His deep devotion to the Holy Eucharist speaks to us about an intimacy of faith a meeting of heaven and earth, where God, by the power of his grace, reaches down to touch us, and we, by making a full and complete offering, receive the power to be transformed into the image and likeness of Christ.

But perhaps his chief influence was as a preacher and spiritual adviser.

As a preacher he didn’t really communicate well in public, but compelled attention by his searching and practical earnestness.

His correspondence as a spiritual adviser was enormous; his deserved reputation for piety made him a very popular confessor to whom many unburdened their doubts and their sins.

His private life was simple and austere. Though fierce with his opponents, he was gentle to those who knew him, and he was financially very generous.

He financed the building of St Saviour's Church, Leeds, and was instrumental in the foundation of Ascot Priory.

In his home life he had some severe trials; his wife died, after eleven years of marriage and only one of his daughters survived into adulthood. His only son, who was a scholar like-minded with himself, died in 1880, after many years of suffering.

From that time Pusey was seen by only a few people. His strength gradually declined, and he left Oxford to be cared for by the community of nuns he had founded at Ascot, where he died on the 16th September 1882.

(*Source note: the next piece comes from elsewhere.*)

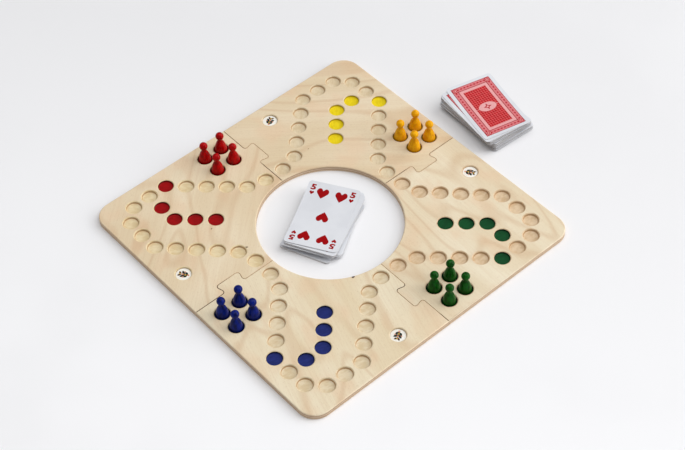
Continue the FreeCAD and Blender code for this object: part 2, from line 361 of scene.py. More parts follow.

At his funeral in Christ Church Cathedral his pall-bearers included Edward King, later the saintly Bishop of Lincoln, Charles Wood, later Viscount Halifax, the Earl of Glasgow, the Warden of Keble College and the Prime Minister, William Gladstone.

A future Prime Minister, the Marquis of Salisbury was to head the appeal committee which raised funds for Pusey House.

Pusey’s embrace of the Catholic tradition has introduced many elements into Anglicanism that are still bearing fruit.

Anglican worship has undoubtedly been enhanced by Pusey’s holiness, discipline and sacramentalism, and his relative warmth toward Roman Catholicism has given encouragement to later Anglicans to benefit from that tradition of theology and spirituality.